Modeling mechanical interaction between Li dendrite growth and the solid-electrolyte interphase

SEI plays a critical role in Li-metal batteries, which control the electrodeposition/dissolution behavior at the Li surface. However, the fundamental questions as to how SEI moving and stress are generated at the surface of Lithium (Li) surface and impact Li dendrite growth in the dynamical process is still unclear. A general continuum mechano-electro-chemical phase-field Li dendrite-SEI model is first developed for the rigorous prediction of the dynamical mechanical interaction between Li dendrite growth and SEI. By transforming the implicit phase-field diffuse interface into an explicit SEI mechanical boundary condition, the electrochemical and mechanical degrees of freedom, including dynamical SEI moving, stress distribution, interfacial overpotential, and Li-dendrite morphology evolution are captured self-consistently. SEI mechanical aspect is achieved by presuming that the moving and deformation of the SEI is driven by the velocity difference which is induced by the non-uniform Li dendrite growth.

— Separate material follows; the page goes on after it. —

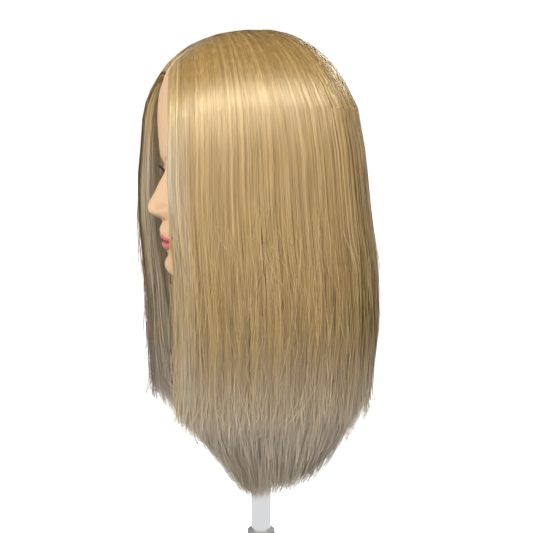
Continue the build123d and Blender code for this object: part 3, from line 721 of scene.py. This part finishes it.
def stripPiece(name, strands, side, material, tilting=0.3, leaning=0.2, seed=1,
               bothSides=False, towards=None):  # towards turns every strand's face one way
    spread = np.random.default_rng(seed)
    path = strands["path"]
    if not bothSides:
        path[:, :, 0] = np.maximum(path[:, :, 0], 0.4)
        flare = np.interp(path[:, :, 2], *zip(*hair["flare"][side]))
        path[:, :, 1] -= flare * ramp(path[:, :, 1], -72, -104)
    number, points = path.shape[:2]
    along = unit(np.gradient(path, axis=1))
    across = unit(np.cross(along, hairFacing(path) if towards is None else np.array(towards)))
    facing = np.cross(across, along)
    s = np.linspace(0, 1, points)
    taper = (0.6 + 0.4 * ramp(s, 0, 0.15)) * (1 - 0.8 * ramp(s, 0.7, 1.0))
    tilt = spread.normal(0, tilting, number)[:, None, None]
    halfWidth = (strands["width"][:, None] * taper / 2)[:, :, None]
    edge = (across * np.cos(tilt) + facing * np.sin(tilt)) * halfWidth
    columns = np.stack([path - edge, path + edge], axis=1)
    columns[:, :, :, 0] *= side
    piece = strandMesh(name, columns, material)
    if side < 0:
        piece.data.flip_normals()
    # strands share the soft sheen of the whole surface, each leaning a little its own way
    lean = spread.normal(0, leaning, number)[:, None, None]
    normals = facing * np.cos(lean) + across * np.sin(lean)
    normals[:, :, 0] *= side
    normals = np.repeat(normals, 2, axis=0).transpose(1, 0, 2).reshape(-1, 3)
    piece.data.update()
    piece.data.normals_split_custom_set_from_vertices(normals)
    height = columns[:, :, :, 2].transpose(2, 0, 1).ravel()
    greyAndPaleLight = strands.get("greyedAndPaleLit", 0) + spread.normal(0, 0.12, number)
    tone, deep, ashAndPaleLight = (np.tile(np.repeat(values, 2), points)
                       for values in (strands["tone"], strands["depth"], greyAndPaleLight))
    addNumber(piece.data, "tone", tone)
    # ash-grey towards the ends and a little greyer at the back, with painted light paling the curtain's edge,
    # all as one mix towards grey
    addNumber(piece.data, "ashAndPaleLight", np.clip(ramp(height, 320, 170) * 0.9 + ashAndPaleLight * ramp(height, 540, 440), 0, 1))
    addNumber(piece.data, "deep", np.clip(deep, 0, 1))
    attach(piece, "head")
    print(name, "strands", number)
    return piece


hairPanels = {"Front": (0, 58), "Side": (58, 118), "Back": (118, 180)}


def panelTurns(first, last, number, spread):  # evenly spaced round the rim, with a little disorder
    low = max(np.interp(first, rimAngle, rimDistance), np.interp(curtainTurn, turnTable, rimDistance))
    high = np.interp(last, rimAngle, rimDistance)
    return np.interp(spread.uniform(low, high, number), rimDistance, turnTable)


def makeStrands(label, seed, number, width, depths, loose, wander=1.0, starts=None, toneShift=0.0):
    first, last = hairPanels[label] if label else (0, 180)
    spread = np.random.default_rng(seed)
    lockCount = hair["locksPerPanel"] * (1 if label else 3)
    lockTurns = np.sort(panelTurns(first, last, lockCount, spread))
    lockTone = spread.normal(0, 0.09, lockCount)
    turn = panelTurns(first, last, number, spread)
    depth = depths[0] + (depths[1] - depths[0]) * spread.uniform(0, 1, number) ** depths[2]
    lock = np.clip(np.searchsorted(lockTurns, turn), 0, lockCount - 1)
    limit = 1 + loose * (spread.exponential(1, number) - 0.8)
    tips = tipHeights(turn, depth, limit) + spread.exponential(9, number) - 5
    tips += spread.exponential(14, number) * ramp(tips, 170, 120)  # thin out towards the lowest ends
    rows = [] if starts else combDome(spread, turn, depth)
    startHeight = spread.uniform(*starts, number) if starts else np.full(number, float(hair["rimHeight"]))
    tips = np.minimum(tips, startHeight - 30)
    rows += combDrop(spread, turn, depth, lock, tips, startHeight, wander, hair["dropPoints"])
    tone = np.clip(0.5 + toneShift + lockTone[lock] + spread.normal(0, 0.11, number), 0, 1)
    # painted light: the curtain's edge is painted paler and greyer for the light that shows through the hair
    # there, and the back is a little greyer
    edge = ramp(turn, curtainTurn + hair["edgeReach"], curtainTurn)
    tone = np.clip(tone + 0.22 * edge, 0, 1)
    greyedAndPaleLit = 0.65 * edge + 0.35 * ramp(turn, 2.35, 2.9)
    return {"path": np.stack(rows, axis=1), "width": width * spread.uniform(0.7, 1.3, number), "tone": tone,
            "depth": depth, "greyedAndPaleLit": greyedAndPaleLit, "turn": turn}


hairPaint = {
    "dark": (0.125, 0.066, 0.016), "mid": (0.222, 0.133, 0.039), "light": (0.41, 0.28, 0.112),
    "ashAndPaleLight": (0.44, 0.395, 0.335), "shadow": (0.20, 0.13, 0.06), "sheen": (1, 0.87, 0.62),
    "ashAndPaleLightMix": 0.85, "shadowMix": 0.35,
}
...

To illustrate the model's applications, four cases are presented: (i) comparison of uniform and non-uniform Li deposition to clarify that the moving and mechanical stress are driven by the non-inhomogeneous growth velocity of deposits Li in the case of non-uniform Li deposit process; (ii) studying of SEI chemical properties, diffusion coefficient, and ionic conductivity to assess their influence on interfacial inhomogeneity and dendrite behavior; and (iii) evaluation of SEI heterogeneities in thickness and diffusivity, and (iv) Young's modulus to reveal their impact on stress concentration and interface instability. The results suggest that the SEI with uniform properties and a flat initial Li surface is favorable.